At least half of our teaching staff are immuno-compromised. Many of our students come from families with immuno-compromised family members (including me, the principal). It simply feels incredibly risky, and the latest "class bubble" approach doesn't seem much more satisfactory.
At the same time as teachers are having numerous others' bubbles imposed upon them, they cannot extend their own bubbles to be able to see their own families. One has to wonder what has been the point of the past four weeks' isolation for teachers and principals?
There is another "class bubble" issue here, though, and that is the social class that is going to be put most at risk by these policies in communities like ours.
I have no doubt that many of our parents' financial situations will mean they won't have any choice but to send their kids to us so they can return to work.
I'm sure that won't be the case for many high-decile schools. In these schools, more parents will have jobs that can be done from home, or can afford for one parent to stay home to care for and teach their children.
On Friday it was reported that Māori are more than twice as likely to die from coronavirus than other New Zealanders. Seventy-nine per cent of the children on our roll are Māori.

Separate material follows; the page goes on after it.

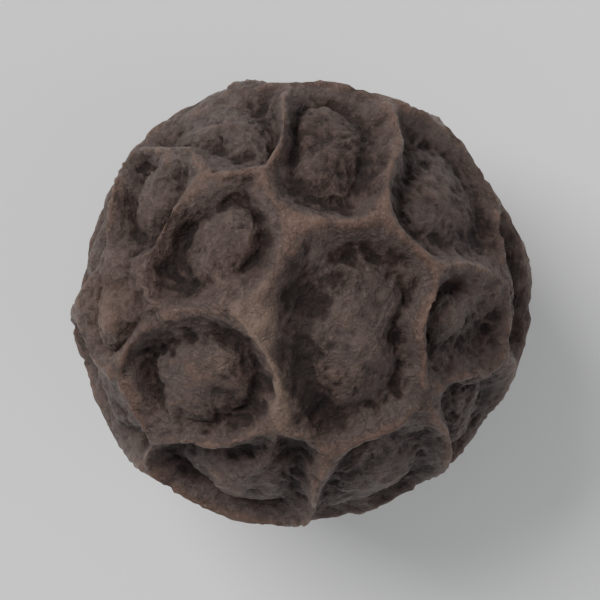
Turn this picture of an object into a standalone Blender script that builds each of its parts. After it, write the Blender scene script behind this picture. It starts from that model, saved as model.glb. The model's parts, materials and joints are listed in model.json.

Later this month our board will have to meet to try to figure out how to deal with alert level 3. We have been put in the invidious position of having to make decisions potentially affecting the health of our staff, our children and their families, and the incomes of those families.
If the Government's advice doesn't change, our board will have to make this decision knowing that the rules they are following are no longer equitable for everyone.
So much of our public health success is due to goodwill and making sure we all pull our weight together.
Alert level 3 rules that force some families to put their lives on the line, while others are able to stay spectators from the safety of their bubble, are not equitable.
Creating an "us" and "them" will hurt many communities, and it also risks eroding the goodwill that has helped keep so many New Zealanders safe so far.
• Kaye Brunton is the principal of Ngāti Toa School in Porirua. She has worked in education in New Zealand for 40 years.